I was fortunate to be given a copy of this book through Love Books and the author in exchange for a fair and honest review
Living in her aunt’s lighthouse at Beachy Head, recently separated Imogen is doing her best to carve out a new life as a writer. Her teenage son is living with his father and displays indifference to her at every turn, her ex has a younger model and her aunt is in Jersey recuperating at her cousin’s home. But how will a middle-aged woman, used to life in suburbia, cope living on a rural headland and perhaps most poignantly a mere stone’s throw from the lighthouse where her own father died in a tragic accident. Aunt Dorothy has started to send Imogen pages, well excerpts really from her father’s diary, but she is being very mysterious as to why she won’t just send her the whole thing.
Imogen is struggling to find a plot for her novel and definitely does not want to go with her ex-husband Ewan’s idea to write about her own father.

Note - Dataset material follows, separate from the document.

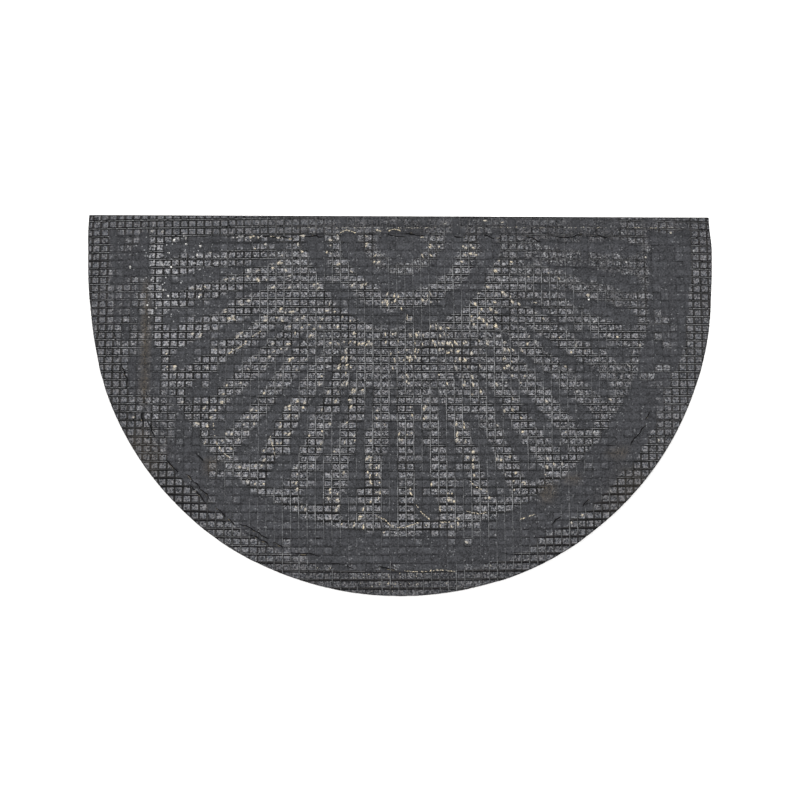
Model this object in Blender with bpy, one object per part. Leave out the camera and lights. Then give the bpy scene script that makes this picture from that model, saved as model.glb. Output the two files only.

It is whilst she is driving in Ewan’s old car that she inserts a CD and falls helplessly in love with a piece of flamenco guitar music. She feels the “beautiful but unbearable melody” and as she stops the car to listen, wonders how she had not before “understood the anger in sadness”. So begins the second thread of the storyline as Imogen takes the bold step to contact the guitarist on Twitter, setting the wheels in motion for new friendships and relationships.
Imogen finds herself making a new best friend in Jules, who helps her to put some of the demons surrounding her parents’ marriage and then her father’s death to rest. In return Imogen introduces Jules to the builder, Dylan, employed by her aunt to undertake an endless list of works at the lighthouse. Meanwhile the tweets to and from Spain are growing as the guitarist Santiago explains that he needs an English teacher and perhaps Imogen can help him. His music career is fading and his manager has encouraged him into acting. Imogen finds herself drawn toward Santi and his close family more and more, as her novel starts to unfold and her imagination mixes fact and fiction.

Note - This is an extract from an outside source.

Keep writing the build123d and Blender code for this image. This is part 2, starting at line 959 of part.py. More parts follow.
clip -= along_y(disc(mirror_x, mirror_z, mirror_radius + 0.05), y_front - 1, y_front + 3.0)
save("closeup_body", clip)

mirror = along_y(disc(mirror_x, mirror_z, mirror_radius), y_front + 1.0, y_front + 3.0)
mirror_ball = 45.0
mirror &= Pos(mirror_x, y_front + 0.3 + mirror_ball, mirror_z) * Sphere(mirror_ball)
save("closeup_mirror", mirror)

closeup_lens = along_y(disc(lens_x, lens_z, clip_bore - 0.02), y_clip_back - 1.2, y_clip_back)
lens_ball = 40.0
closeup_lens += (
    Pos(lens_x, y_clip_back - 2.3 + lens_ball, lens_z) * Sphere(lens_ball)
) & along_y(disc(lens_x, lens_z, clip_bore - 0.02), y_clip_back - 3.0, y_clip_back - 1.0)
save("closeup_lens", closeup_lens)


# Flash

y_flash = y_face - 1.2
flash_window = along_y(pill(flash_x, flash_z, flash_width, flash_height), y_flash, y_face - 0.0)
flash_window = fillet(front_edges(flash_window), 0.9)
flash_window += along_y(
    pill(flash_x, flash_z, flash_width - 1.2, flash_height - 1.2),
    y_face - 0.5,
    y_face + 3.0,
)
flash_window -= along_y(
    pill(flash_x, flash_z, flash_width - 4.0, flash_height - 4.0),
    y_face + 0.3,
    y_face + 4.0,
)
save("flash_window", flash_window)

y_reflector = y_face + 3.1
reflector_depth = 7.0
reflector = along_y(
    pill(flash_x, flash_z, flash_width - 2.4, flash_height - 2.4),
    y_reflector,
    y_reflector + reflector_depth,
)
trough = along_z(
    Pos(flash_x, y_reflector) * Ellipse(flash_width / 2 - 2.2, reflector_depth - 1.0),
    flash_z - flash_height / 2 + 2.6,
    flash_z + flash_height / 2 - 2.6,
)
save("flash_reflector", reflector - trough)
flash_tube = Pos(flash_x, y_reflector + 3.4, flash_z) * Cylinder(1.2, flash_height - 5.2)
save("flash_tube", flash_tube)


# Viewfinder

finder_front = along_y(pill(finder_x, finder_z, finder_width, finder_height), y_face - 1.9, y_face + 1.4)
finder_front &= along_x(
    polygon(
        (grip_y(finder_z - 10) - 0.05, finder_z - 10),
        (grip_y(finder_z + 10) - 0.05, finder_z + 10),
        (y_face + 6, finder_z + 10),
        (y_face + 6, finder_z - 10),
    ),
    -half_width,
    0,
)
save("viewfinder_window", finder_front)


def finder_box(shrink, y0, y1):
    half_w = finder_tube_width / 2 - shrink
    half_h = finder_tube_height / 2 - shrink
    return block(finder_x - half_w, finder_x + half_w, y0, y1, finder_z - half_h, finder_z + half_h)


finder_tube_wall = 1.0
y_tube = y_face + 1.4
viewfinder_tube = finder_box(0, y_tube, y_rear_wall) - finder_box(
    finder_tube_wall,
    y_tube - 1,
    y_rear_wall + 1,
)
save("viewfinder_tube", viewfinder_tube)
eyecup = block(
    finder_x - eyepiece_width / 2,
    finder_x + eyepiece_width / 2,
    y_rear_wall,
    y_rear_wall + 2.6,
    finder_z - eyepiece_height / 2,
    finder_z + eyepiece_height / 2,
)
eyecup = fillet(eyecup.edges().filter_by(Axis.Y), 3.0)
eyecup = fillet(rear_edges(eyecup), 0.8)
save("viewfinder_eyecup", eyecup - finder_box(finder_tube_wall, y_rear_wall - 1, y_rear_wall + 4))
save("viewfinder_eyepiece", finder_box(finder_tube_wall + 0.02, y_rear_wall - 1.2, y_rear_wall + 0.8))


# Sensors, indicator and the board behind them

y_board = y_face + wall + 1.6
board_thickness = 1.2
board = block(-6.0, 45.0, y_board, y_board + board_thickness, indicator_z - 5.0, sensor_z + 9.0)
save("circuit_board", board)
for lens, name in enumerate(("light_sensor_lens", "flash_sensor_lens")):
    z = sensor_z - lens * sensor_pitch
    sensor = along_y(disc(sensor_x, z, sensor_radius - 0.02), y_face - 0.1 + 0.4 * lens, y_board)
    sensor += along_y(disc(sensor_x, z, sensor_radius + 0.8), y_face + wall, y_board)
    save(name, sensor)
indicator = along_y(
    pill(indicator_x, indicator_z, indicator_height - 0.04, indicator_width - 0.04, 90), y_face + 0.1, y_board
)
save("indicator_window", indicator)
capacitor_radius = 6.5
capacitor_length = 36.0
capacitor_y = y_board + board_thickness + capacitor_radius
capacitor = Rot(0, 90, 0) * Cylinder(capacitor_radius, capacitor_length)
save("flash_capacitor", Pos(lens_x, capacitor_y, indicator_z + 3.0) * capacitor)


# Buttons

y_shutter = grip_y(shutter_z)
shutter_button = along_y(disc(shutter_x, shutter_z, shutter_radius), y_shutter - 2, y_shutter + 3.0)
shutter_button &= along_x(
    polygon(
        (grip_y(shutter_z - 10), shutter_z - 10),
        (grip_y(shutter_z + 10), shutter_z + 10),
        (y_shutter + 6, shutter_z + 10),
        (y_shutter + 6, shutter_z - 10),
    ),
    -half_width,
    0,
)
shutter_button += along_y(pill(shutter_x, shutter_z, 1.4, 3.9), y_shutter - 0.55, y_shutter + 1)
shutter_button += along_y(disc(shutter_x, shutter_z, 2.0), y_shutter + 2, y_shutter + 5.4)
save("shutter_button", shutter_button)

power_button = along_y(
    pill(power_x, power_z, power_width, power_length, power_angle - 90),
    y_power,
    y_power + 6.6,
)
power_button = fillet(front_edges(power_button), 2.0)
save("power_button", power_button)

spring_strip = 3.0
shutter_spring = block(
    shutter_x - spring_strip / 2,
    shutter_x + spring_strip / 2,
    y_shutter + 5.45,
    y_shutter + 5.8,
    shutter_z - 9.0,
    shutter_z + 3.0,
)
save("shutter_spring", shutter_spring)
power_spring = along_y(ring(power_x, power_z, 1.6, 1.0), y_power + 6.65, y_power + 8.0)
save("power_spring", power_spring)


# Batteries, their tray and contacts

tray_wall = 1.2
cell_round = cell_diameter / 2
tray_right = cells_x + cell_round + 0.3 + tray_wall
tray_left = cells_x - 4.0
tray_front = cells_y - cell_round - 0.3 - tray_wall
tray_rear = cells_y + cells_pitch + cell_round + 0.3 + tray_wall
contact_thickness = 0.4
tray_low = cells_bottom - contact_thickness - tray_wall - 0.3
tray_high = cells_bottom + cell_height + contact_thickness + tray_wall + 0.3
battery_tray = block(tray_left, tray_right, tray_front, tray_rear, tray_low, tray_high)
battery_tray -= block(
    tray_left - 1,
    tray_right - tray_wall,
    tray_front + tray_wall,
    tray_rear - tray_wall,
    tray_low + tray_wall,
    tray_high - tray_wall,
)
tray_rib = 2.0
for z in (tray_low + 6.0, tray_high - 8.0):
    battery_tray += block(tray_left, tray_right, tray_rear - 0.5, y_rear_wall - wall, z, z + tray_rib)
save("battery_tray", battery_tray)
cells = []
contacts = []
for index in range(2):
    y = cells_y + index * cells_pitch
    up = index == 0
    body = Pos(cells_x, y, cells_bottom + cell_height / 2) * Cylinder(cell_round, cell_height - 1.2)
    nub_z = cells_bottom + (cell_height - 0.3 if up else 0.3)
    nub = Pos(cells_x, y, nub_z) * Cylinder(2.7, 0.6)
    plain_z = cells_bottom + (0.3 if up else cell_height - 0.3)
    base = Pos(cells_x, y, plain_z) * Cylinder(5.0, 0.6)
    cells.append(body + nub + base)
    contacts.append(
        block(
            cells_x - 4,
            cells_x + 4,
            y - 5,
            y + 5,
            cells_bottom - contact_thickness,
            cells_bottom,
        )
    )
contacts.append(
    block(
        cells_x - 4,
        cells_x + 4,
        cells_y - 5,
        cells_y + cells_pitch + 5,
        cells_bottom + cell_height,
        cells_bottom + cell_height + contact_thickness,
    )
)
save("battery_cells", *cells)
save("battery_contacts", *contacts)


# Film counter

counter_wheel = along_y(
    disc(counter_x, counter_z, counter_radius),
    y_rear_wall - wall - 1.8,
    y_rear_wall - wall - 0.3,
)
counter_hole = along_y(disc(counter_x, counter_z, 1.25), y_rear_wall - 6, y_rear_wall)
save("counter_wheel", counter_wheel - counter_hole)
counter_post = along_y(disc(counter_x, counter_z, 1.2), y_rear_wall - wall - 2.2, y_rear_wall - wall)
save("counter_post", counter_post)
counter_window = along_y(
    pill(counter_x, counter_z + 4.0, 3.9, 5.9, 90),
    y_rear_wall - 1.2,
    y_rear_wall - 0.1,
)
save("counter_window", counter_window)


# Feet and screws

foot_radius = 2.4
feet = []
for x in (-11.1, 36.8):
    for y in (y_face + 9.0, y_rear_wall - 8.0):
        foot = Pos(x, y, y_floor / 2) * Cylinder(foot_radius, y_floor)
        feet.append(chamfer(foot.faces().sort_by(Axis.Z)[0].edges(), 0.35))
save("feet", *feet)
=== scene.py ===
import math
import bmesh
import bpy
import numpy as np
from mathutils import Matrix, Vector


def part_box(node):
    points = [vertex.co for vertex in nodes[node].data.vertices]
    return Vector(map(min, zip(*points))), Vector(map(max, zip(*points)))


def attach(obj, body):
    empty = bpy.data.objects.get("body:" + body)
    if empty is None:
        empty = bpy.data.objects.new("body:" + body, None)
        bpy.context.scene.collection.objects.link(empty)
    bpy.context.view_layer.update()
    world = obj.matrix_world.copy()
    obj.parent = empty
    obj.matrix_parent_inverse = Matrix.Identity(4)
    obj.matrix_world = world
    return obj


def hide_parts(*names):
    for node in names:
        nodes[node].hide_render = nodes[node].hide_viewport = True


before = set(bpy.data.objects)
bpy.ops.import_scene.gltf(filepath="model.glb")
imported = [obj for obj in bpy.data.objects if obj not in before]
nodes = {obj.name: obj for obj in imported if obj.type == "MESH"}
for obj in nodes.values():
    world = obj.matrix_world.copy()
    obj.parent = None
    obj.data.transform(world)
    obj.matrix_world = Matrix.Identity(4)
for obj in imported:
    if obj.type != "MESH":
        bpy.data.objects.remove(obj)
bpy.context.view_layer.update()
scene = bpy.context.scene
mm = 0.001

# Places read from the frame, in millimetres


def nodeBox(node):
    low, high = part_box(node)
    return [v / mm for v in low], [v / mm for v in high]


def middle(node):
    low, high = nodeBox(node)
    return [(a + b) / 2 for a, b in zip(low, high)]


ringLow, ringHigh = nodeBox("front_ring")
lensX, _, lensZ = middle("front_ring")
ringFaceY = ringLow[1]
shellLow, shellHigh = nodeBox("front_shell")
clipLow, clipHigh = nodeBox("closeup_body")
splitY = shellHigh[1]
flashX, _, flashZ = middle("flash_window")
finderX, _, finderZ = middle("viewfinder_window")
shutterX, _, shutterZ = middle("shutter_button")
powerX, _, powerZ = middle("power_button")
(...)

Her Twitter friendship is unfolding alongside her reading and learning more of her father in his diary, even finding that he also had a penpal – of the more traditional variety! The diary reveals secrets that make Imogen question everything about her past and throw caution to the wind with a visit to Madrid and a man who she only knows through “140 character” messages.
Pin for later
I would class this as a contemporary romance novel, but with a difference. There are romance novels and films where it is too easy to unravel the whole plot in the first five minutes – too predictable and one dimensional. This book is not like that and Cherry Radford has written enough twists and turns to keep you guessing. The lighthouse storyline about her father lends some intrigue, whilst the Spanish storyline adds another whole dimension. The characters are believable, and I think the fact that some are more likeable than others shows that they are well portrayed. Imogen’s relationship with son Ollie had me laughing as it rang lots of bells, particularly as I have a teen Olly too and I really enjoyed the scenes of the blossoming relationship with new friend Jules. I would definitely enjoy a night at the pub with these ladies (this was their first proper meeting place!) – they are chalk and cheese, but this just adds to the humour.
Using social media to set up a “friendship” is genius, resembling so much of life today, and the communication barriers down to language mistakes are at times hilarious. There is a whole storyline describing Santi’s life and family in Madrid, which you must discover for yourself alongside Imogen…I don’t want to give anything away….but his early referrals to her as “the English woman” and how he views her as stereotypical English with her pale red hair and shy freckled body are very funny. The characters in the book all grow, not necessarily in the ways that the reader expects or wants, but relationships develop and become clearer as the storyline unfolds.
There are some very atmospheric descriptions of both the south coast of England, particularly of the rain and mist sweeping in, and also of historic Madrid where Imogen gains inspiration for her own novel.
I really enjoyed Cherry Radford’s style of writing and will be returning for more of her novels. I found this an easy going read – I actually read it within a couple of days – with a bit of history (the lighthouses), some intrigue, friendships, tears and love. Plus lots of laughter – from me at least!
About the Author
Cherry Radford was a piano teacher at the Royal Ballet Junior School, a keyboard player in a band, and then a research optometrist at Moorfields Eye Hospital in London before suddenly writing her first novel in the middle of a scientific conference in 2009. She now lives in Eastbourne and Almeria (Spain).
Her first 2 novels are available from Amazon and she is now thrilled to have signed with the wonderful Urbane Publications, who will publish The Lighthouse Keeper’s Daughter in Spring 2018.